3. Cultural Differences: The Invisible Force
Culture shapes how people communicate, negotiate, manage teams, and buy products.
- Communication Styles: Direct vs. indirect, high-context vs. low-context cultures.
- Business Etiquette: Meeting norms, negotiation styles, punctuality, and dress codes.
- Values & Beliefs: Individualism, hierarchy, and risk tolerance affect decision-making.
- Workplace Expectations: Views on authority, work-life balance, and collaboration.
- Consumer Behavior: Brand loyalty, pricing sensitivity, and marketing response vary widely.
- Trust-Building: In many markets, relationships precede transactions.
Ignoring cultural dynamics is one of the fastest ways to undermine international expansion.
4. Laws and Regulations: Navigating the Legal Labyrinth
Each country has its own regulatory ecosystem that demands careful navigation.
- Business Registration & Licensing: Processes and timelines vary significantly.
- Employment Law: Wage rules, termination requirements, and benefits can differ drastically.
- Tax Compliance: Corporate, indirect, and withholding taxes must be planned carefully.
- Intellectual Property Protection: Enforcement standards are critical for brand and innovation.
- Data Privacy Laws: GDPR-style regulations increasingly shape digital operations.
- Import/Export Controls: Tariffs, quotas, product standards, and customs procedures.
- Ongoing Compliance: Reporting obligations and audits require local expertise.
- Dispute Resolution: Courts, arbitration, or mediation options should be built into contracts.
5. Exchange Rate Fluctuations: Managing Currency Risk
Currency movements can significantly impact financial performance.
- Revenue Translation Risk: Profits may shrink when converted back to home currency.
- Cost of Goods Sold: Exchange rates affect imported materials and components.
- Pricing Strategy: Volatility may require flexible or indexed pricing.
- Cash Flow Forecasting: Currency swings complicate budgeting and projections.
- Hedging Options: Forward contracts or options can reduce risk—but add complexity.
- Local Banking Relationships: Essential for smoother transactions and market insights.
6. The Competitive Landscape: Differentiating in a New Arena
Understanding competition goes beyond counting rivals. Porter’s Five Forces offers a deeper lens.
Threat of New Entrants
- Entry barriers such as regulation, capital requirements, or brand loyalty.
- Challenges you face entering the market—distribution, partnerships, or compliance.
Bargaining Power of Buyers
- Buyer concentration and switching costs.
- Sensitivity to price and quality differences.
Bargaining Power of Suppliers
- Availability of local suppliers.
- Dependency on scarce or imported inputs.
Threat of Substitutes
- Alternative solutions fulfilling the same customer need.
- Relative price and performance of substitutes.
Rivalry Among Existing Competitors
- Number and strength of competitors.
- Market growth rate and differentiation.

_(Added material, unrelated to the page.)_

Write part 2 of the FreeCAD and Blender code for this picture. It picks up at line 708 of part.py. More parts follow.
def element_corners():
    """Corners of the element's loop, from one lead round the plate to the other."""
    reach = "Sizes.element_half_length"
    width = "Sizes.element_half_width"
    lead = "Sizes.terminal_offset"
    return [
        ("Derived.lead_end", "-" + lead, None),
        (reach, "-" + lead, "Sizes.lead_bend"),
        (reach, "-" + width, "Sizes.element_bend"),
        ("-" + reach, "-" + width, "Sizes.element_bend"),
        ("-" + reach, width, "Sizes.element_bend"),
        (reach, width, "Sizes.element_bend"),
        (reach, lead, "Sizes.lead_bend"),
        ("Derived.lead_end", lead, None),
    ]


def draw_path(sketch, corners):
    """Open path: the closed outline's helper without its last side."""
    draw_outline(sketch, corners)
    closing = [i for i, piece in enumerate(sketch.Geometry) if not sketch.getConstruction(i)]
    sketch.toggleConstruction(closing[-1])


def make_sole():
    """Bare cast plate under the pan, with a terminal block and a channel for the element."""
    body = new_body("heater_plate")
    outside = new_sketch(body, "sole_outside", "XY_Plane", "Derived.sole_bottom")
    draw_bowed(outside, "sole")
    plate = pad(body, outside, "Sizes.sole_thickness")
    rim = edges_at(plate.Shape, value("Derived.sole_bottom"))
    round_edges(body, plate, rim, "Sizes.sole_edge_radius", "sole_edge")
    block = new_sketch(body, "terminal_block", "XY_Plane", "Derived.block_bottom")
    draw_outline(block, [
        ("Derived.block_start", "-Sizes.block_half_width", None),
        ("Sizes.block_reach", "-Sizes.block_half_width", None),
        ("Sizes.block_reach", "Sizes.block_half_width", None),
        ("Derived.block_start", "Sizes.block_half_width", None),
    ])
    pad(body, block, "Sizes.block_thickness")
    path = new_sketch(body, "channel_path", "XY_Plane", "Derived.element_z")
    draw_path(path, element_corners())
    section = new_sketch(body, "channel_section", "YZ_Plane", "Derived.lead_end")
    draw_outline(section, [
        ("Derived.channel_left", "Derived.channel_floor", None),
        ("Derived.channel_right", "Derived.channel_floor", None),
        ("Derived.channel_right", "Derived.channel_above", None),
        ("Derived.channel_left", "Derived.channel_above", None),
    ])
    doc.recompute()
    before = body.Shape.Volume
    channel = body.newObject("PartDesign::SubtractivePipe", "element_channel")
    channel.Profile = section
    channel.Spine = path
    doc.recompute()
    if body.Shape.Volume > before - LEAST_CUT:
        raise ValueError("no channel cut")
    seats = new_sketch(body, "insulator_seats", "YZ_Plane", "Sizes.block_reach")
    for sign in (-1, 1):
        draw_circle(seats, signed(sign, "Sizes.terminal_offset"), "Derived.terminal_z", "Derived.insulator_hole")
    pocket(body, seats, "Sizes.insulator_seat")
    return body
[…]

- Your strategic positioning:
- Cost Leadership
- Differentiation
- Niche Focus
7. Talent, Employees, and Management: The Human Capital Factor
People determine execution success more than strategy documents.
- Skilled Labor Availability: Depth and quality of local talent pools.

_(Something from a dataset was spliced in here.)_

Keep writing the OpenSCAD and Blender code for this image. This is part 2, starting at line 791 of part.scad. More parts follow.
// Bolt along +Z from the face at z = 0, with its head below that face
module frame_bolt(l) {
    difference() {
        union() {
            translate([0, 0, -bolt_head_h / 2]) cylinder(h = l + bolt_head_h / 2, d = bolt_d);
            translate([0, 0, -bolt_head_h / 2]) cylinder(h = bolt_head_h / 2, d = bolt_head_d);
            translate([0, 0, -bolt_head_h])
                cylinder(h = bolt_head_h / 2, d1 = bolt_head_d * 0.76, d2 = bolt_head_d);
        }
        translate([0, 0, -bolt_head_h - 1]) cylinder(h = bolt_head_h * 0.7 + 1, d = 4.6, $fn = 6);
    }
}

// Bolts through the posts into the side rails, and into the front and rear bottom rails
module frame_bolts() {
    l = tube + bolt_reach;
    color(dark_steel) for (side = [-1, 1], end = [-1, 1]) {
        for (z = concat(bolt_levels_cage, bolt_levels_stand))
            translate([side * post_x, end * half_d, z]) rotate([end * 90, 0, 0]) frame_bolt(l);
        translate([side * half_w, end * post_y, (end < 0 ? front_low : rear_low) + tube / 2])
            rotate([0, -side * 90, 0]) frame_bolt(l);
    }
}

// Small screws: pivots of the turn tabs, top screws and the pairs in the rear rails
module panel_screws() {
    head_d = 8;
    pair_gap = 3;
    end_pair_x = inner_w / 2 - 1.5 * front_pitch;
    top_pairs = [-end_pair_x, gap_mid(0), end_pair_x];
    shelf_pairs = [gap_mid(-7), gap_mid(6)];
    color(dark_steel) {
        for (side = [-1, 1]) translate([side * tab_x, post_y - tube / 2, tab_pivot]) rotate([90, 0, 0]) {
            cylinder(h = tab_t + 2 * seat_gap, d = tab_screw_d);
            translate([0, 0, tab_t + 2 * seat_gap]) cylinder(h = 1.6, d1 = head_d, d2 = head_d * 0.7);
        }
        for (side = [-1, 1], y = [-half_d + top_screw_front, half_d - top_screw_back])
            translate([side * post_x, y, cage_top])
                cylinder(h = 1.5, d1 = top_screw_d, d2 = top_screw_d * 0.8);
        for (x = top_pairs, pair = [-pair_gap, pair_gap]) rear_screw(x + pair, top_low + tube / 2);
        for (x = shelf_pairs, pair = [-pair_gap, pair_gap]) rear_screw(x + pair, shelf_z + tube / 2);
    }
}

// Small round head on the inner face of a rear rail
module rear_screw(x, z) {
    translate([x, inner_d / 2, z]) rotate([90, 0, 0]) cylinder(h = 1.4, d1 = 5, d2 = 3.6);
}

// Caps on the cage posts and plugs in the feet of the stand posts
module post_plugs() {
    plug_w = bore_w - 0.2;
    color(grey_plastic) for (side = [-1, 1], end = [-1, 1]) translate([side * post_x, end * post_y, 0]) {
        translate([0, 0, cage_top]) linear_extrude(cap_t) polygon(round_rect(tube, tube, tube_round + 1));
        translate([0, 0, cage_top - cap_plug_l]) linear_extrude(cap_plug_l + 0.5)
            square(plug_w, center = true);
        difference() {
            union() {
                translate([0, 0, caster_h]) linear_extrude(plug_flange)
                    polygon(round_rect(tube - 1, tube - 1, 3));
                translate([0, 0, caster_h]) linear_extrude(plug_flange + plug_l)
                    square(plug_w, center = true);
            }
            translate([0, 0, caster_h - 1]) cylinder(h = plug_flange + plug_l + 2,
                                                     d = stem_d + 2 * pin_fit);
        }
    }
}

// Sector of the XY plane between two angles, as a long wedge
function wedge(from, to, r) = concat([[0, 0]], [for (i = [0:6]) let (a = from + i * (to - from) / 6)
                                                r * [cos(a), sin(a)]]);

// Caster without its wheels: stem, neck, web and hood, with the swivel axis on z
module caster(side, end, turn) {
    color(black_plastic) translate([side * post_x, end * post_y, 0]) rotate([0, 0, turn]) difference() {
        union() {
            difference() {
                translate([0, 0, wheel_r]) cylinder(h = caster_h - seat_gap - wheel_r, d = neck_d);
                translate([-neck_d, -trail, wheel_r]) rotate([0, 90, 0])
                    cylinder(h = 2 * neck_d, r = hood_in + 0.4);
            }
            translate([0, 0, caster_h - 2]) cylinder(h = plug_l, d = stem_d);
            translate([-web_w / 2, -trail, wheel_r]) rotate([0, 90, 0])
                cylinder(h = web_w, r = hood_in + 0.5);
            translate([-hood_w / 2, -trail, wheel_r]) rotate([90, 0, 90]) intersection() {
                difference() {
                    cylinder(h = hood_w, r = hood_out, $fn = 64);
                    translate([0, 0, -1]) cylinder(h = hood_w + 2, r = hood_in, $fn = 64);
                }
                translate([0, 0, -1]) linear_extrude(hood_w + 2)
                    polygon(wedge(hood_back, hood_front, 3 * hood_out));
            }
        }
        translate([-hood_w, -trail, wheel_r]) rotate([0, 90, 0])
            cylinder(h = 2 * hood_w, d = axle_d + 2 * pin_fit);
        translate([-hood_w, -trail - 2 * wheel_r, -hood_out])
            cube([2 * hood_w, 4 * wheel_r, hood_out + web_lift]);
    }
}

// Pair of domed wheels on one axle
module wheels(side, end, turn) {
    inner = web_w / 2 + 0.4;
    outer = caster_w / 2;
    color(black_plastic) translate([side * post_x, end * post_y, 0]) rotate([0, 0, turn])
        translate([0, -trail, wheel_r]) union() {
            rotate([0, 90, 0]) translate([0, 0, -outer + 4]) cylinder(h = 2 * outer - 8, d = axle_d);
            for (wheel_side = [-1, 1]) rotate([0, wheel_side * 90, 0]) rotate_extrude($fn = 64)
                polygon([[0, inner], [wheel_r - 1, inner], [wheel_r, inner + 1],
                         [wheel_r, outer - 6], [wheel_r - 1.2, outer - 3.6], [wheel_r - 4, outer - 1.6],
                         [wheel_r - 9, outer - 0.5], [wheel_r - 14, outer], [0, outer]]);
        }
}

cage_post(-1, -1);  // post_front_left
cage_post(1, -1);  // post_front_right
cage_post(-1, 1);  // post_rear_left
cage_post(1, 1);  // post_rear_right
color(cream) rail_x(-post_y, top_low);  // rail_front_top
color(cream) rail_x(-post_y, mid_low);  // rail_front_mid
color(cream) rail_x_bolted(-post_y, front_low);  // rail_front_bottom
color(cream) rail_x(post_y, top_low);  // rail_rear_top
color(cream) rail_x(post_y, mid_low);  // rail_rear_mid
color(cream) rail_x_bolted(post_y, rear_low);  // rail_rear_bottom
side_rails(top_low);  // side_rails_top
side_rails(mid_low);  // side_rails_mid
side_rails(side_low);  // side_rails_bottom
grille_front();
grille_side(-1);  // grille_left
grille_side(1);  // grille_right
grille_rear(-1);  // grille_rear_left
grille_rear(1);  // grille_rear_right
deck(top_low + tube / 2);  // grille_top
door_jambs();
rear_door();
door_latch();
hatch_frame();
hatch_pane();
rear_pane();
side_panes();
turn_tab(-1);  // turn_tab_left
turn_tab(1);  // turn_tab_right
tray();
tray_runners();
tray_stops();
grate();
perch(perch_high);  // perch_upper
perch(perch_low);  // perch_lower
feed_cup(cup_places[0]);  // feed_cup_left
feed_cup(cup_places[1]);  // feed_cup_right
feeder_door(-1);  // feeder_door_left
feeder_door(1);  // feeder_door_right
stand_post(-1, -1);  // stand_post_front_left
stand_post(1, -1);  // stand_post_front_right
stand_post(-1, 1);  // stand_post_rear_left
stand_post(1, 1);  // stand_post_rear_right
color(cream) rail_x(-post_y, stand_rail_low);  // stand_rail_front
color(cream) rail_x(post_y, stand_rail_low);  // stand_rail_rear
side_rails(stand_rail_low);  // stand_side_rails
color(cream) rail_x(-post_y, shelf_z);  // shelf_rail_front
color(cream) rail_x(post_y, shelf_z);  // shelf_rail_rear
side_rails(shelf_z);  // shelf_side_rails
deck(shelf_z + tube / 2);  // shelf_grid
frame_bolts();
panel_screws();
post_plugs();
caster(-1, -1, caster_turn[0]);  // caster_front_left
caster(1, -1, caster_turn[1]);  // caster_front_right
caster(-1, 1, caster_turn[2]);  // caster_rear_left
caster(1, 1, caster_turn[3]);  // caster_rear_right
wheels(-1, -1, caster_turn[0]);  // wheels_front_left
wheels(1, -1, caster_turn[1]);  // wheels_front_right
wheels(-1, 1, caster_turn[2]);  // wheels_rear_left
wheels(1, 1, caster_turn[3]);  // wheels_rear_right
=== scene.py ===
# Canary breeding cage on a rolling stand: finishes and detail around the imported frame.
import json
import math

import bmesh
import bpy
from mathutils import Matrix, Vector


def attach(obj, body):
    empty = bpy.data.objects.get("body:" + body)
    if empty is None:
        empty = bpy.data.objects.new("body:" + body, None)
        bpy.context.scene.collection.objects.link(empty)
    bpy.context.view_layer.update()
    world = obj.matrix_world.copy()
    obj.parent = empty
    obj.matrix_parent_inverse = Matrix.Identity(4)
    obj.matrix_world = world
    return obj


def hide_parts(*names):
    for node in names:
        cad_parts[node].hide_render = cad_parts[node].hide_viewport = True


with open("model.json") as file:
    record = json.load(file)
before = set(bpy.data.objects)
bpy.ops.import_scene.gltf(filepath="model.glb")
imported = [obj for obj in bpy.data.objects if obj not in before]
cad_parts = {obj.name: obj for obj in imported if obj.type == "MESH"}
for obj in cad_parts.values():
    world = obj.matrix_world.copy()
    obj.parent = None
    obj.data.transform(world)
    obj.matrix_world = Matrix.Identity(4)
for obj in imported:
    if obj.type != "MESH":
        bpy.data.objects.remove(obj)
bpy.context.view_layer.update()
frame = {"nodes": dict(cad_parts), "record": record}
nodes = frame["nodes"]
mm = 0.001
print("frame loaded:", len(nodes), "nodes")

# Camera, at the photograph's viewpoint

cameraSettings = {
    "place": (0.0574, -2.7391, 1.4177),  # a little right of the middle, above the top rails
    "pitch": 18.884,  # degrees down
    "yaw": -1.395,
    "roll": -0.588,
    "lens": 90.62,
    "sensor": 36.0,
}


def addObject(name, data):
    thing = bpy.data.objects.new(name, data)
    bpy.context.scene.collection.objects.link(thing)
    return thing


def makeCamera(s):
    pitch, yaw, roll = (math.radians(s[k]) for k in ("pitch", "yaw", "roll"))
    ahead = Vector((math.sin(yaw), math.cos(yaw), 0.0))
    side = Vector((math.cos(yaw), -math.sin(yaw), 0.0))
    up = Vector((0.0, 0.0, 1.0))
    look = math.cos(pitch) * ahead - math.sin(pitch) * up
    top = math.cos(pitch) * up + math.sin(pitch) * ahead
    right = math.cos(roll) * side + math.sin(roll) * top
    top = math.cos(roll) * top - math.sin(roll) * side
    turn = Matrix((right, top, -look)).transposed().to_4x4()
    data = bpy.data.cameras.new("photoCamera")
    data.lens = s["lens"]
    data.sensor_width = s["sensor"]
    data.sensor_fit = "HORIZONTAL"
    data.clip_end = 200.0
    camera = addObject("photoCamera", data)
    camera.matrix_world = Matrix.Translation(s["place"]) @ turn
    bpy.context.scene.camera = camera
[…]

- Workforce Expectations: Compensation, benefits, and labor norms.
- Union Influence: Potential impact on flexibility and costs.
- Local Leadership: Local managers bring cultural fluency and networks.
- Expat vs. Local Balance: Hybrid leadership models often work best.
- Training & Retention: Investment needed to align skills and company culture.
- Turnover Risks: High attrition can undermine continuity and growth.
Other Critical Considerations
- Logistics & Supply Chain: Infrastructure, customs efficiency, and resilience.
- Market Research: Localized insights into demand, pricing, and channels.
- Funding & Incentives: Access to capital, government incentives, profit repatriation.
- Market Entry Strategy: Exporting, licensing, franchising, joint ventures, acquisitions, or subsidiaries.
- Risk Management: Operational, financial, legal, and reputational risk assessments.
Conclusion
Overseas market expansion is a high-reward, high-risk strategic move. Success depends not on speed, but on preparation.
By applying structured frameworks like PESTEL and competitive analysis, and by deeply understanding language, culture, legal systems, currency risk, and human capital, businesses can dramatically improve their odds of sustainable international growth.
Above all, global expansion demands patience, adaptability, and a willingness to learn. Those who respect local realities while leveraging global strengths are best positioned to thrive on the international stage.